-- Start --
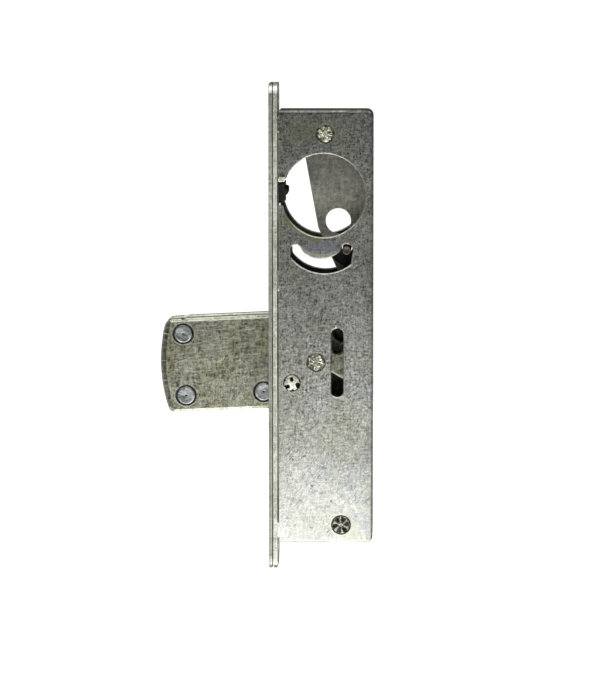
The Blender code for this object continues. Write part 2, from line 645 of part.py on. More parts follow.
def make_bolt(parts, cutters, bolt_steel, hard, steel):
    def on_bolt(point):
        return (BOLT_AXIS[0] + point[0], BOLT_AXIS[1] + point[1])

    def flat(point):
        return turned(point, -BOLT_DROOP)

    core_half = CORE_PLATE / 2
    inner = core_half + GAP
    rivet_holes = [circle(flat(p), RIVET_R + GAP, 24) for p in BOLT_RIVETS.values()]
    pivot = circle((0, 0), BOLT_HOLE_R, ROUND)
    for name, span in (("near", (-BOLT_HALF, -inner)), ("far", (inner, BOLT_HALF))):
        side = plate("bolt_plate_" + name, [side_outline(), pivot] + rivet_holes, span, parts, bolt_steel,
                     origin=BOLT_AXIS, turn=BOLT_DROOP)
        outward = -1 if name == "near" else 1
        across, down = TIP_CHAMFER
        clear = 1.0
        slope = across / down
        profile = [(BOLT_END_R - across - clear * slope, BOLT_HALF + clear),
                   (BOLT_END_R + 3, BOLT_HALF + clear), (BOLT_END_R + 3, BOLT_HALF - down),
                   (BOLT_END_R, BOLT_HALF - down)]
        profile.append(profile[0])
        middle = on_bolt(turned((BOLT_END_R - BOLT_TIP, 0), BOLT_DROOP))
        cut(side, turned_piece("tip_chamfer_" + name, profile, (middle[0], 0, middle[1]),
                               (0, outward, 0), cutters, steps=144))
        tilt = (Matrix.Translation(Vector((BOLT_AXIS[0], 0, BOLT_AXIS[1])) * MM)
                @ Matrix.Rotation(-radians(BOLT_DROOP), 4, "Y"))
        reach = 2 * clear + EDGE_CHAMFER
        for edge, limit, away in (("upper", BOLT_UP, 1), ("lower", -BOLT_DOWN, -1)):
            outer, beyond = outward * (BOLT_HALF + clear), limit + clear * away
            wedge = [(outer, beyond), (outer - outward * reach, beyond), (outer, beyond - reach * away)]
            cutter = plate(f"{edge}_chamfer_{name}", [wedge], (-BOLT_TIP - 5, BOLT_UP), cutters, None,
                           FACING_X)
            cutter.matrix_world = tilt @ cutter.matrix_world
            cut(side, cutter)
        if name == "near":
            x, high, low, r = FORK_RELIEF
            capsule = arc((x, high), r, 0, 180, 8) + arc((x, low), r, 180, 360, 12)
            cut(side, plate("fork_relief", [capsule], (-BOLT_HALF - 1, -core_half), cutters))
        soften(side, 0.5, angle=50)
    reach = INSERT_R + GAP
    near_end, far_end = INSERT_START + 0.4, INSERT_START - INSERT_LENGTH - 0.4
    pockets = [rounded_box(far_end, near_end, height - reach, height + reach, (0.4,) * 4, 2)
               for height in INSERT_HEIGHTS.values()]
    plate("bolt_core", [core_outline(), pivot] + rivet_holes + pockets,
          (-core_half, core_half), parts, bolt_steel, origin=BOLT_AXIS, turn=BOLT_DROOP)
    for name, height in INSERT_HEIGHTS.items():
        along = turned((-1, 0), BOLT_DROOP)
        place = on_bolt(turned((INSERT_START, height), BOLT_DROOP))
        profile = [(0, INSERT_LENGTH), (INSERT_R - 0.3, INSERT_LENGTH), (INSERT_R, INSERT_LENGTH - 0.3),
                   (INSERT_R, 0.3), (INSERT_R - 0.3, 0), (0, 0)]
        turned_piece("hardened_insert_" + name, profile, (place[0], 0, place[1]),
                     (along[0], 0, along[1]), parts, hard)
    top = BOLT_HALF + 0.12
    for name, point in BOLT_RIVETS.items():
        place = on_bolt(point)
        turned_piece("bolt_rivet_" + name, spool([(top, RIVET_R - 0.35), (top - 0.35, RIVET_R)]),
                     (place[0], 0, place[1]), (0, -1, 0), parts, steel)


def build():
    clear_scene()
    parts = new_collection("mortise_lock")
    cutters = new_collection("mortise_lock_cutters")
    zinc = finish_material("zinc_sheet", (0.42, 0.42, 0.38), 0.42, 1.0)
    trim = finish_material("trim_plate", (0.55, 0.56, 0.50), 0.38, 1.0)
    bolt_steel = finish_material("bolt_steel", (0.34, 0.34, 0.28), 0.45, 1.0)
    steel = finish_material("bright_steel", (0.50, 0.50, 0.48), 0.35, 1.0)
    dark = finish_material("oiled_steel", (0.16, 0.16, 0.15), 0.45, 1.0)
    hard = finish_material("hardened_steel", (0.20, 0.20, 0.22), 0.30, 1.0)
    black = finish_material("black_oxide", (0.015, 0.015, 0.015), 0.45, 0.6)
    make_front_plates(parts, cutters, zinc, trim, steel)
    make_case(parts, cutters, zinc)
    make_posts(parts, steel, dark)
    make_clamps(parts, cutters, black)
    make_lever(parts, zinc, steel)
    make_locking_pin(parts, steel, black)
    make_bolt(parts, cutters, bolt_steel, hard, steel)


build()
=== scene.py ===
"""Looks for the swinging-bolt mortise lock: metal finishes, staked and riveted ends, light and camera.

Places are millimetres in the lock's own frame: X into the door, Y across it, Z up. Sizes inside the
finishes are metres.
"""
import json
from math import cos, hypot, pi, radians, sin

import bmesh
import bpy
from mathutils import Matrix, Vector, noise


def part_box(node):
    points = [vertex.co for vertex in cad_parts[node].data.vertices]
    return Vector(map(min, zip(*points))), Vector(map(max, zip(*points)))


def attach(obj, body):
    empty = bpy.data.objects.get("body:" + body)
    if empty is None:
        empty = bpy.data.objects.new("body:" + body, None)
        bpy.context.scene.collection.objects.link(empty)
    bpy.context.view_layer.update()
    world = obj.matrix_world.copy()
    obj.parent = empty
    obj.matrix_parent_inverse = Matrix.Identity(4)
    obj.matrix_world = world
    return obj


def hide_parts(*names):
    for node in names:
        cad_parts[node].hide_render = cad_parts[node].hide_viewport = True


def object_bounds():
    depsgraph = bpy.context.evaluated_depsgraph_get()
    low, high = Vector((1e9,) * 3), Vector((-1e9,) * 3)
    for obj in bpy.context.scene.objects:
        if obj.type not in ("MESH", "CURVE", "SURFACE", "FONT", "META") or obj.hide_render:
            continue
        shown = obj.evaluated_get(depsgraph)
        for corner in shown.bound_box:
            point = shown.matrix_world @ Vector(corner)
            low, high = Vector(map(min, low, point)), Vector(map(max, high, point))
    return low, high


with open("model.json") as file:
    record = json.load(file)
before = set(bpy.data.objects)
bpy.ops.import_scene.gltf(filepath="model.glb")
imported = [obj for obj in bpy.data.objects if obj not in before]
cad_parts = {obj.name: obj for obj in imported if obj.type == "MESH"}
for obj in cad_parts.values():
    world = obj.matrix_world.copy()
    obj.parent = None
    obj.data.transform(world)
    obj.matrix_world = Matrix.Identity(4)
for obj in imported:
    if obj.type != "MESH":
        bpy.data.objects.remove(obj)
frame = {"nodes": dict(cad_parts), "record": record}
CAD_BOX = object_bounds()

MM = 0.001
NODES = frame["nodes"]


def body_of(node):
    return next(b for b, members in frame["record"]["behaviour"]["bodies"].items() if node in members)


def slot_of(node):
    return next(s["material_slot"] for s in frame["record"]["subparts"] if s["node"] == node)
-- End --
#### YOUR GOAL:
Only the lines from the top of the data through the line that contains "return turned(point, -BOLT_DROOP)" should be quoted, exactly as they stand.

#### OUTPUT OF THE TASK:
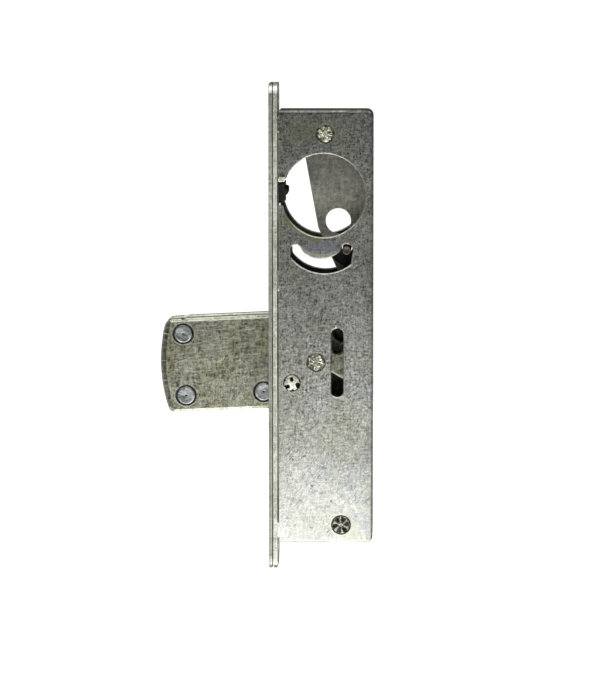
The Blender code for this object continues. Write part 2, from line 645 of part.py on. More parts follow.
def make_bolt(parts, cutters, bolt_steel, hard, steel):
    def on_bolt(point):
        return (BOLT_AXIS[0] + point[0], BOLT_AXIS[1] + point[1])

    def flat(point):
        return turned(point, -BOLT_DROOP)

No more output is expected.